Creating a useful instructional program the way you wanted to do it on DVD had to be a difficult undertaking.

Yes, in particular getting the score moving in sync to all the audio. This was really a first. It was a very difficult and tricky problem to solve. We had no reference. No one had done it before. But we actually did it. Even today we have letters coming in about this. Some of them are very touching.

That DVD collection took care of the melody and harmony. But there is another important music element you thought it would be helpful to explain.

Gateway To Rhythm, which I did with the wonderful Indian percussionist Selva Ganesh, is about how to master rhythm without having to play drums. The konokol method comes from South India but its application is absolutely global. This DVD has also been very well received. I think Gateway was really the second aspect to This Is The Way I Do It.

Do you still teach master classes?

I stopped doing master classes because they came to be frustrating. If you have more than five or six people you are in trouble. I have my own particular style. Hence the name This Is The Way I Do It. My teaching philosophy is that in the end who can teach whom? All the teacher can do is show what they do. This allows, by a process of identification and assimilation, the student to take what he wants out of that and apply it in his own particular way. They are not going to play like me. Well, maybe in the beginning they will play like me or Pat Metheny or John Scofield. But they need to carve their own style. To do that they actually need to try to discover who they are as human beings which is the spiritual way in life to address these questions of who we are. I didnt really get into that, but anyone who is curious can always visit my website to learn where I am coming from. I talk about the whole Mahavishnu thing with the guru years ago. It was wonderful and I loved Guru Chinmoy. I miss him since he passed away a few months ago. What he gave me as a teacher is inestimable.

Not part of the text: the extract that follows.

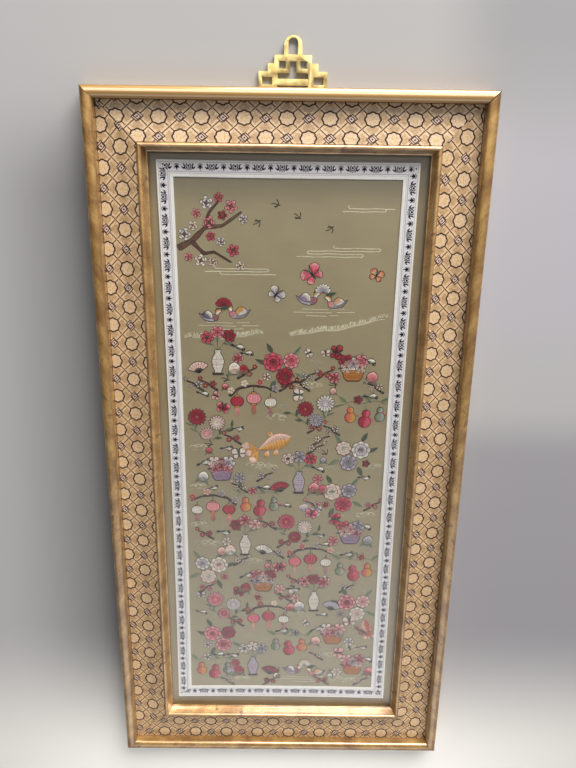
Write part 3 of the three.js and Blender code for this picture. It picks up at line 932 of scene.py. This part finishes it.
def duck(work, x, y, size, flip, breast, wing):
    """A mandarin duck afloat."""
    def at(*points):
        return placed(np.asarray(points) * (flip, 1), x, y, 0, size)

    body = at(
        (-8, 2.6), (-5.4, 1.2), (-2, 1.6), (1.6, 1.3), (4.0, 2.0), (5.0, 0.2), (4.0, -2.2), (0, -3.2),
        (-4.4, -2.2), (-6.6, 0.2),
    )
    work.patch(body, 0.15 * flip, "lilac", "grey")
    chest = at((2.2, 1.6), (4.2, 2.0), (5.0, 0.2), (4.0, -2.2), (1.8, -2.2), (1.2, 0))
    work.satin(chest, math.pi / 2, breast)
    head = at((3.0, 1.4), (2.8, 3.8), (4.2, 5.6), (6.0, 5.6), (6.9, 4.4), (6.2, 3.0), (5.0, 2.2), (4.8, 1.0))
    work.satin(head, math.pi / 2 + 0.4 * flip, "white", "gold", 0.6)
    work.satin(at((2.4, 4.2), (4.0, 6.2), (6.2, 6.0), (5.0, 5.0), (3.6, 4.6)), 0.2 * flip, "ink")
    work.edge(head, "ink", 0.62)
    work.satin(at((6.7, 4.6), (8.4, 3.9), (6.6, 3.8)), 0.0, "coral")
    feather = at((-6.4, 1.4), (-3.6, 4.0), (-1.4, 4.4), (0.8, 2.2), (1.0, -0.4), (-1.4, -1.4), (-4.6, -0.2))
    work.patch(feather, 0.5 * flip, wing, "white", 0.55)
    work.knots(at((5.2, 4.5)), "ink", 0.8 * size)


def magpie(work, x, y, size, turn, flip):
    """A perched black and white bird with a long tail."""
    def at(points):
        return placed(points, x, y, turn, size, flip)

    for lean in (3.3, 3.45):
        work.satin(at(placed(blade(8.5, 1.7, 0.7), -2.6, 0.4, lean)), turn + lean * flip, "ink", "slate", 0.7)
    work.patch(at(blade(9.4, 4.8, 0.58) - (4.2, 0.6)), turn + 1.3, "white", rim=0.6)
    work.satin(at(placed(blade(6.6, 2.9, 0.45), 2.6, 1.1, 3.25)), turn + 0.2, "ink", "slate", 0.6)
    work.satin(at(disc(2.1) + (4.3, 1.3)), turn + 0.9, "ink")
    work.satin(at([(6.0, 2.0), (8.2, 1.3), (6.1, 0.7)]), turn, "gold")
    work.knots(at([(4.8, 1.8)]), "white", 0.8)
    for claw in (-0.6, 0.9):
        work.stitch(*at([(claw, -2.4), (claw + 0.4, -4.8)]), "bark", 0.6)


def swallow(work, x, y, size, turn, flip):
    """A small dark bird on the wing, in a few thick strokes."""
    strokes = (
        (0.94, (0, 0), (-2.6, 2.2), (-6.0, 2.6)), (0.94, (0, 0), (1.0, 2.8), (-0.6, 5.6)),
        (0.94, (2.0, -0.4), (0, 0), (-3.4, -1.6)), (0.68, (-1.0, -0.4), (-4.2, -0.2)),
    )
    for width, *points in strokes:
        work.line(placed(points, x, y, turn, size, flip), "ink", width, 1.2)


def mist(work, x, y, runs, flip=1):
    """A band of drifting mist: one couched line that doubles back on itself in round turns."""
    line, gap = [], 3.4
    for k, (low, high) in enumerate(runs):
        side, level = 1 if k % 2 == 0 else -1, sum([gap] * k)
        near, far = (low, high)[::side]
        line += [(a, level + 0.3 * math.sin(a / 5)) for a in np.linspace(near, far, 9)]
        for a in np.linspace(0.3, 2.9, 6):
            line.append((far + side * 1.9 * math.sin(a), level + gap / 2 * (1 - math.cos(a))))
    work.line(np.array(line) * (flip, 1) + (x, y), "cream", 0.94)


def tuft(work, size, flip, floss):
    """A cloud of loose slanting strokes under an arched top."""
    draw = work.chance.uniform
    for lobe in range(3):
        middle, reach = (lobe - 1) * 4.6 * size, (3.6 - 0.7 * abs(lobe - 1)) * size
        top = arc(reach, reach, 0.2, 2.9, 8, middle, 0.9 * size * lobe * 0.4)
        work.line(top * (flip, 1), floss, 0.61, 1.6)
    for _ in range(int(13 * size)):
        start = np.array((draw(-7.5, 6.0) * size, draw(-2.2, 2.4) * size))
        reach = np.array((draw(1.6, 3.4), draw(0.4, 1.6))) * size
        work.stitch(start * (flip, 1), (start + reach) * (flip, 1), floss, 0.36, 0.2)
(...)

You have already said that your brand new album may be the best you have ever recorded. Thats quite a statement, John, considering all of your music that has come before. Why do you say it?

I dont know why. I love all my paintings. My recordings are all like paintings to me. The guys in the band are mostly Indian except George Brooks on saxophone out of San Francisco and Hadrien Feraud the young bass player who is with me in the 4th Dimension band. Let us start with the drummers. They are coming from the Indian tradition. But they know everything about Western drums and Western percussion. They hit it! They are wonderful.

A lot of these young Indian musicians have grown-up listening to your music and admiring how you have incorporated it into their traditions. You may be more famous in India than America.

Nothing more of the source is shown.